Very green last season, the Scarlet Knights now have experience to go along with last year’s talented recruiting class. Forward Gilvydas Biruta, Rutgers’ most consistent big man last year, transferred to Rhode Island, but 6-foot-9, 250-pound Kansas State transfer Wally Judge, a forward, should help make up for his absence. A backcourt led by sophomore guards Jerome Seagears and Eli Carter will also be a strength for the Scarlet Knights, who seem poised to surprise some of their Big East rivals.

12. Villanova

After finishing 5-13 in the Big East last year, the Wildcats were hit with the departures of starting guards Maalik Wayns and Dominic Cheek.
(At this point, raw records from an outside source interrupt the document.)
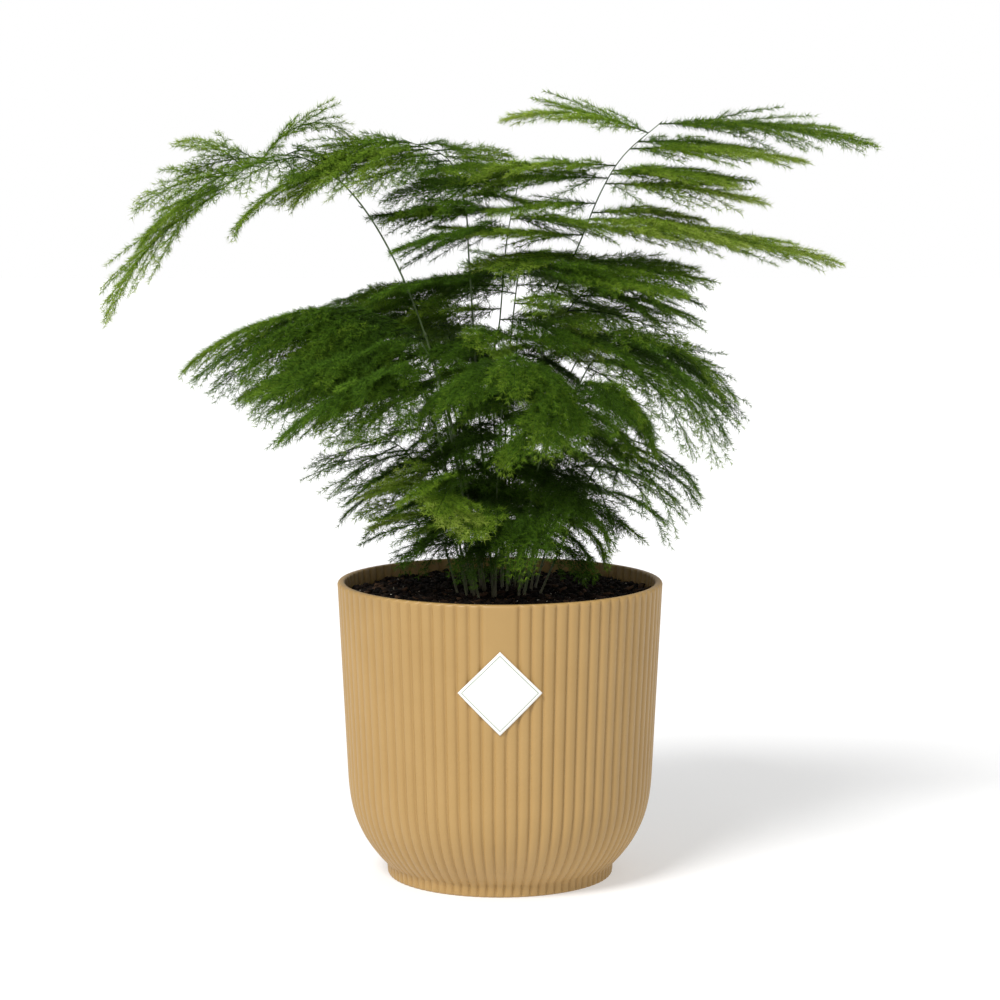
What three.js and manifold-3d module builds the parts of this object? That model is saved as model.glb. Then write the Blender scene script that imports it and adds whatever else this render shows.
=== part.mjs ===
import * as THREE from 'three';
import { mergeVertices } from 'three/addons/utils/BufferGeometryUtils.js';
import Module from 'manifold-3d';

// Potted asparagus fern. Millimetres, +Z up, the pot's label faces -Y.

// Pot
const potHeight = 128;
const rimDiameter = 140;
const rimThickness = 3.6;
const rimRounding = 1.6;
const footDiameter = 98;
const footHeight = 5;
const cornerHeight = 41;
const cornerCurve = 2.7;
const cornerRings = 5;
const wallLean = 0.05;
const wallThickness = 3;
const floorThickness = 4;
const floorRounding = 6;
const ribCount = 82;
const ribDepth = 0.9;
const panelRibs = 3;
const panelBottom = 75;
const panelRunOut = 10;

// Label
const labelSide = 25;
const labelThickness = 0.4;
const labelMiddle = 91;

// Growing mix and crown
const soilDrop = 6;
const crownRadius = 25;
const crownDepth = 17;
const rootRadius = 1.9;
const rootStart = 8;

// Plant
const plantHeight = 213;
const plantSpread = 330;
const stemRadius = 0.65;
const plumeShare = 0.085;
const plumeThickness = 1.8;
const plumeEnd = 0.1;
const goldenAngle = 137.5;

// A plume that meets another piece is made shorter step by step, and left out under the shortest share.
const plumeShortening = 0.85;
const plumeShortest = 0.35;

// Fits
const gap = 0.3;
const roundSides = 48;
const crownSides = 24;
const labelBandSides = 120;

const rimRadius = rimDiameter / 2;
const soilTop = potHeight - soilDrop;

const wasm = await Module();
wasm.setup();

// ---------- solids ----------

function toSolid(geometry) {
  geometry.deleteAttribute('normal');
  geometry.deleteAttribute('uv');
  const merged = mergeVertices(geometry, 1e-4);
  const index = merged.index.array;
  const kept = [];
  for (let i = 0; i < index.length; i += 3) {
    const [a, b, c] = [index[i], index[i + 1], index[i + 2]];
    if (a !== b && b !== c && c !== a) kept.push(a, b, c);
  }
  return new wasm.Manifold(new wasm.Mesh({
    numProp: 3,
    vertProperties: new Float32Array(merged.attributes.position.array),
    triVerts: new Uint32Array(kept),
  }));
}

function toGeometry(solid) {
  const mesh = solid.getMesh();
  const geometry = new THREE.BufferGeometry();
  geometry.setAttribute('position', new THREE.BufferAttribute(new Float32Array(mesh.vertProperties), 3));
  geometry.setIndex(new THREE.BufferAttribute(new Uint32Array(mesh.triVerts), 1));
  geometry.computeVertexNormals();
  return geometry;
}

// A turned shape; the profile is a list of [radius, height].
function turned(profile, sides) {
  const points = profile.map(([radius, height]) => new THREE.Vector2(radius, height));
  const geometry = new THREE.LatheGeometry(points, sides);
  geometry.rotateX(Math.PI / 2);
  return geometry;
}

// A bar with a many-sided section, bent to follow a path and tapered on the way.
// It stands square on the ground where standing is set.
function bentBar({ sides, places, pointAt, across, halfWidth, halfHeight, standing = false }) {
  const section = new THREE.Shape();
  for (let i = 0; i < sides; i++) {
    const turn = (2 * Math.PI * i) / sides;
    if (i === 0) section.moveTo(1, 0);
    else section.lineTo(Math.cos(turn), Math.sin(turn));
  }
  const steps = places.length - 1;
  const bar = new THREE.ExtrudeGeometry(section, { depth: 1, steps, bevelEnabled: false });
  const position = bar.attributes.position;
  const frames = places.map((at) => {
    const middle = pointAt(at);
    const ahead = pointAt(Math.min(1, at + 0.02)).sub(pointAt(Math.max(0, at - 0.02))).normalize();
    if (standing && at === 0) ahead.set(0, 0, 1);
    const side = across.clone().addScaledVector(ahead, -across.dot(ahead)).normalize();
    const up = ahead.clone().cross(side);
    return { middle, side, up, width: halfWidth(at), height: halfHeight(at) };
  });
  for (let i = 0; i < position.count; i++) {
    const frame = frames[Math.round(position.getZ(i) * steps)];
    const point = frame.middle.clone()
      .addScaledVector(frame.side, position.getX(i) * frame.width)
      .addScaledVector(frame.up, position.getY(i) * frame.height);
    position.setXYZ(i, point.x, point.y, point.z);
  }
  return toSolid(bar);
}

// ---------- pot ----------

function leaningWall(height) {
  return rimRadius - wallLean * (potHeight - rimRounding - height);
}

// The wall leans out evenly, and its lower corner pulls in to the foot on a power curve.
function sideRadius(height) {
  const share = THREE.MathUtils.clamp((height - footHeight) / cornerHeight, 0, 1);
  const pull = leaningWall(footHeight) - footDiameter / 2;
  return leaningWall(height) - pull * (1 - share) ** cornerCurve;
}

// Rings of the corner stand closer together near the foot, where it curves most.
function potRings() {
  const rings = [0, footHeight];
  for (let ring = 1; ring <= cornerRings; ring++) {
    rings.push(footHeight + cornerHeight * (ring / cornerRings) ** 1.6);
  }
  return [...rings, panelBottom - panelRunOut, panelBottom + 1, potHeight - rimRounding];
}

function potOutside() {
  const profile = potRings().map((height) => [sideRadius(height), height]);
  profile.push([rimRadius - rimRounding, potHeight]);
  const sides = 2 * ribCount;
  const body = turned([[0, 0], ...profile, [0, potHeight]], sides);
  const position = body.attributes.position;
  for (let i = 0; i < position.count; i++) {
    const [x, y, z] = [position.getX(i), position.getY(i), position.getZ(i)];
    const radius = Math.hypot(x, y);
    const sample = Math.round((Math.atan2(x, -y) / (2 * Math.PI)) * sides);
    const onPanel = Math.abs(sample) < panelRibs && z > panelBottom;
    const inGroove = Math.abs(sample) % 2 === 1 && !onPanel && z < 0.99 * potHeight;
    if (radius < 1 || !inGroove) continue;
    const share = (radius - ribDepth) / radius;
    position.setXY(i, x * share, y * share);
  }
  return toSolid(body);
}

function insideRadius(height) {
  return Math.min(sideRadius(height) - wallThickness, rimRadius - rimThickness);
}

const wallLevels = [0.09, 0.14, 0.22, 0.42, 0.8].map((share) => share * potHeight);

function potCavity() {
  const wall = wallLevels.map((height) => [insideRadius(height) - ribDepth, height]);
  const floorRadius = insideRadius(wallLevels[0]) - ribDepth - floorRounding;
  const top = rimRadius - rimThickness;
  return toSolid(turned(
    [[0, floorThickness], [floorRadius, floorThickness], ...wall, [top, potHeight + 1], [0, potHeight + 1]],
    roundSides,
  ));
}

function makePot() {
  return potOutside().subtract(potCavity());
}

// ---------- label ----------

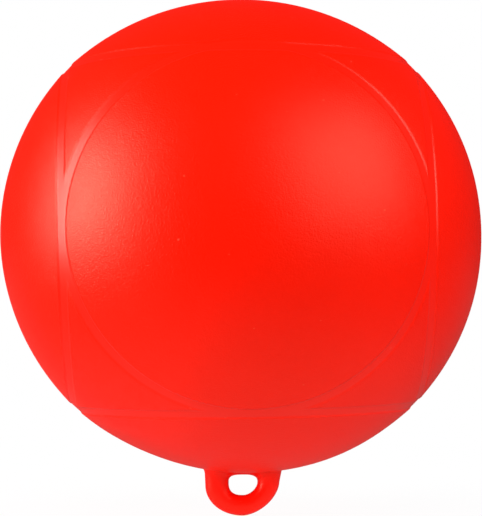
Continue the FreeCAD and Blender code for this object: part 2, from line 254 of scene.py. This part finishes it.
# Moulded plastic: a fine grain from the mould's wall, and soft patches where
# the skin is a little darker, thinner or duller.
moulded_finish, taken, given = new_group(
    "moulded_finish",
    [("Colour", "NodeSocketColor", (1, 1, 1, 1)), ("Shade Change", "NodeSocketFloat", 0.05),
     ("Roughness", "NodeSocketFloat", 0.5), ("Roughness Change", "NodeSocketFloat", 0.05),
     ("Grain Dulling", "NodeSocketFloat", 0.3),
     ("Grains per Metre", "NodeSocketFloat", 800.0), ("Patches per Metre", "NodeSocketFloat", 25.0)],
    [("Colour", "NodeSocketColor"), ("Roughness", "NodeSocketFloat"), ("Height", "NodeSocketFloat")])
place = moulded_finish.nodes.new("ShaderNodeTexCoord")
patches = moulded_finish.nodes.new("ShaderNodeTexNoise")
patches.inputs["Detail"].default_value = 3.0
patches.inputs["Roughness"].default_value = 0.55
moulded_finish.links.new(place.outputs["Object"], patches.inputs["Vector"])
moulded_finish.links.new(taken.outputs["Patches per Metre"], patches.inputs["Scale"])
patch_swing = calculate(moulded_finish, "SUBTRACT", patches.outputs["Fac"], 0.5)
shade = calculate(moulded_finish, "MULTIPLY", patch_swing, taken.outputs["Shade Change"])
brightness = calculate(moulded_finish, "ADD", shade, 1.0)
shaded = moulded_finish.nodes.new("ShaderNodeVectorMath")
shaded.operation = "SCALE"
moulded_finish.links.new(taken.outputs["Colour"], shaded.inputs[0])
moulded_finish.links.new(brightness, shaded.inputs["Scale"])
moulded_finish.links.new(shaded.outputs[0], given.inputs["Colour"])
duller = calculate(moulded_finish, "MULTIPLY", patch_swing, taken.outputs["Roughness Change"])
patchy = calculate(moulded_finish, "ADD", taken.outputs["Roughness"], duller)
grain = moulded_finish.nodes.new("ShaderNodeTexNoise")
grain.inputs["Detail"].default_value = 2.0
grain.inputs["Roughness"].default_value = 0.6
moulded_finish.links.new(place.outputs["Object"], grain.inputs["Vector"])
moulded_finish.links.new(taken.outputs["Grains per Metre"], grain.inputs["Scale"])
moulded_finish.links.new(grain.outputs["Fac"], given.inputs["Height"])
grain_swing = calculate(moulded_finish, "SUBTRACT", grain.outputs["Fac"], 0.5)
dulling = calculate(moulded_finish, "MULTIPLY", grain_swing, taken.outputs["Grain Dulling"])
moulded_finish.links.new(calculate(moulded_finish, "ADD", patchy, dulling), given.inputs["Roughness"])

# Small marks: sparse irregular flecks, where the skin was nicked or rubbed pale.
small_marks, taken, given = new_group(
    "small_marks",
    [("Marks per Metre", "NodeSocketFloat", 90.0), ("Mark Size", "NodeSocketFloat", 0.04)],
    [("Share", "NodeSocketFloat")])
place = small_marks.nodes.new("ShaderNodeTexCoord")
spread = small_marks.nodes.new("ShaderNodeVectorMath")
spread.operation = "SCALE"
small_marks.links.new(place.outputs["Object"], spread.inputs[0])
small_marks.links.new(taken.outputs["Marks per Metre"], spread.inputs["Scale"])
ragged = small_marks.nodes.new("ShaderNodeTexNoise")
ragged.inputs["Scale"].default_value = 14.0
ragged.inputs["Detail"].default_value = 2.0
small_marks.links.new(spread.outputs[0], ragged.inputs["Vector"])
nudged = small_marks.nodes.new("ShaderNodeVectorMath")
nudged.operation = "MULTIPLY_ADD"
nudged.inputs[1].default_value = (0.14, 0.14, 0.14)
small_marks.links.new(ragged.outputs["Color"], nudged.inputs[0])
small_marks.links.new(spread.outputs[0], nudged.inputs[2])
scattered = small_marks.nodes.new("ShaderNodeTexVoronoi")
scattered.inputs["Scale"].default_value = 1.0
small_marks.links.new(nudged.outputs[0], scattered.inputs["Vector"])
inside = calculate(small_marks, "SUBTRACT", taken.outputs["Mark Size"], scattered.outputs["Distance"])
sharpened = calculate(small_marks, "MULTIPLY", inside, 50.0)
limited = calculate(small_marks, "MINIMUM", calculate(small_marks, "MAXIMUM", sharpened, 0.0), 1.0)
small_marks.links.new(limited, given.inputs["Share"])


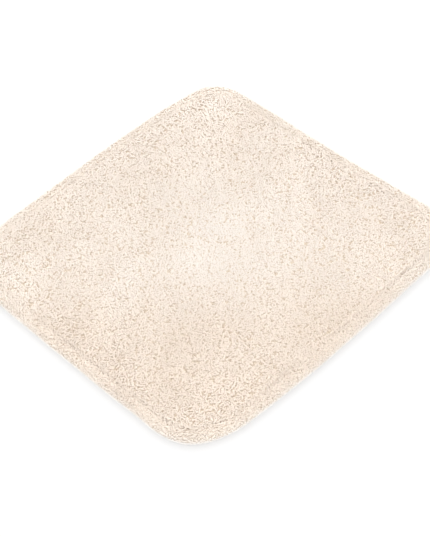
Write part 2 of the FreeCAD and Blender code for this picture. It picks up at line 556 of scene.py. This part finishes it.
def even_angles(shape, first, last, spacing):
    """Angles on an oval, in radians, this far apart along its edge. first and last in degrees."""
    fine = np.radians(np.linspace(first, last, 400))
    inset, height, _, _ = oval(shape, fine)
    run = np.concatenate([[0], np.cumsum(np.hypot(np.diff(inset), np.diff(height)))])
    return np.interp(np.linspace(0, run[-1], int(run[-1] / spacing) + 1), run, fine)


def directions(outward, upward, out_x, out_y):
    """Unit vectors from how far they point out of the edge and how far up."""
    return unit(np.stack([outward * out_x, outward * out_y, upward], axis=1))


def field_places(rng):
    """Feet of the loops inside the seam, in rows, their outward directions and their rows."""
    reach = HALF - SHOULDER[0] + SHOULDER[2]
    rows = np.arange(-reach + GAUGE / 2, reach, GAUGE)
    stitches = np.arange(-reach + STITCH / 2, reach, STITCH)
    x, y = np.meshgrid(rows, stitches, indexing="ij")
    row = np.broadcast_to(np.arange(len(rows))[:, None], x.shape)
    y = y + (row % 2) * STITCH / 2
    x, y, row = x.ravel(), y.ravel(), row.ravel()
    x = x + rng.uniform(-1, 1, x.shape) * STRAY
    y = y + rng.uniform(-1, 1, x.shape) * STRAY
    inset, out_x, out_y = inset_of(x, y)
    inside = inset > HALF - reach
    x, y, row, inset, out_x, out_y = (a[inside] for a in (x, y, row, inset, out_x, out_y))
    angle = np.arccos(np.clip((SHOULDER[0] - inset) / SHOULDER[2], 0, 1))
    _, z, outward, upward = oval(SHOULDER, angle)
    return np.stack([x, y, z], axis=1), directions(outward, upward + UPRIGHT, out_x, out_y), row


def rim_places(rng):
    """Feet of the rim's loops, in rings along the edge from the floor over the top to the seam.

    On the side of the seam they stand nearly upright, and on the outer side they fan out.
    """
    feet, outs = [], []
    for angle in even_angles(ROLL, -58, 166, RIM_STITCH):
        count = int(ROUND / RIM_STITCH)
        fraction = (np.arange(count) + rng.uniform(-0.25, 0.25, count) + rng.random()) / count
        inset, z, outward, upward = oval(ROLL, angle + rng.uniform(-0.2, 0.2, count))
        x, y, out_x, out_y = around(fraction, inset)
        upward = np.maximum(upward, -0.2) + UPRIGHT * (outward < 0)
        feet.append(np.stack([x, y, z], axis=1))
        outs.append(directions(outward, upward, out_x, out_y))
    return np.concatenate(feet), np.concatenate(outs)


# %% Loops from their places
PALEST_X, PALEST_Y, PALEST_WIDE = 14 * MM, 28 * MM, 105 * MM       # the palest place and its spread
WARM_FROM, WARM_OVER = 50 * MM, 150 * MM     # where it turns warm, on the way to the near corner
FURROW_WIDE = 3.0 * MM          # from the seam to where the furrow is down to a third of its dip
PIT_DEEP = 4.0 * MM             # how much shorter a short loop is
LOWEST = 0.35 * MM              # no yarn goes lower than this


def tone_and_painted_light(x, y):
    """How pale the pile is, about 0 to 1: palest a little off the middle, warm at the near corner.
    It is partly painted light, a middle painted paler as if lit brighter, and partly the pile's own
    tone.

    The pale place is a bell curve, and the warmth sets in as the smooth step 3 n^2 - 2 n^3.
    """
    middle = np.exp(-((x - PALEST_X) ** 2 + (y - PALEST_Y) ** 2) / (2 * PALEST_WIDE**2))
    near = np.clip(((x - y) / 2**0.5 - WARM_FROM) / WARM_OVER, 0, 1)
    return 0.5 + 0.5 * middle - 0.5 * near * near * (3 - 2 * near) + 0.12 * waves(x, y, 130 * MM, 31)


def lean_of(x, y, out, rng):
    """How far each loop's top leans: with its neighbours, by long waves, and a little by itself."""
    drift = waves(x, y, 160 * MM, 21) * pi
    push = (0.6 + 0.5 * waves(x, y, 110 * MM, 22)) * MM
    lean = np.stack([push * np.cos(drift), push * np.sin(drift), np.zeros(len(x))], axis=1)
    lean += rng.normal(scale=0.5 * MM, size=lean.shape) * (1, 1, 0.3)
    return square_to(out, lean)


def rise_of(feet, out, top, tone, furrow, outer, rng):
    """How far each loop stands out of its foot.

    Inside the rim's ridge it reaches the height top, less a dip in the furrow, and on the outer
    side it is low. Some loops are short and leave a pit, more of them where the pile is warm.
    """
    x, y, z = feet.T
    dip = (0.6 + 0.5 * waves(x, y, 180 * MM, 24)) * MM
    rise = np.where(outer, (1.6 + 1.2 * out[:, 2]) * MM, (top - dip * furrow - z) / out[:, 2])
    rise += rng.normal(0, 0.15 * MM, len(z)) + 0.4 * MM * waves(x, y, 90 * MM, 23)
    pits = (0.19 - 0.1 * tone - 0.04 * np.clip((x - y) / HALF, -0.2, 1)) * (1 - 0.7 * furrow)
    return rise - PIT_DEEP * (out[:, 2] > 0.6) * (rng.random(len(z)) < pits)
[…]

That means Head Coach Jay Wright will have to reinvent Villanova’s backcourt while depending on returning senior center Mouphtaou Yarou — the team’s top returning scorer — sophomore guard JayVaughn Pinkston and junior forward James Bell to lead the team without a top-notch incoming class.

13. DePaul

The Blue Demons finished last season with just three conference wins, but Head Coach Oliver Purnellhas his squad moving in the right direction. The team returns its top four scorers from a year ago, including stellar junior forward Cleveland Melvin, the top returning scorer in the Big East. DePaul is undersized down low, however, which will make it difficult for it to contend in the Big East.

14. Seton Hall

Seton Hall took some big hits in the offseason, losing leading scorers Jordon Theodore and Herb Pope to graduation. The Pirates turn to versatile wing Fuquan Edwin, who established himself as an elite Big East defender last season. Seton Hall hasn’t finished above .500 in the league since 2005-06, however, and its roster is filled with too many question marks and no reliable big men to turn that around this year.

15. Providence

With guard Gerard Coleman’s transfer, the depleted Friars are picked to finish at the bottom of the conference. Head Coach Ed Cooley has assembled a highly rated recruiting class, but its gem — point guard Kris Dunn — will be sidelined early with a shoulder injury. PC’s other blue-chip recruit, Ricardo Ledo, has been ruled academically ineligible by the NCAA, leaving Providence without many viable scoring options or much reliable depth.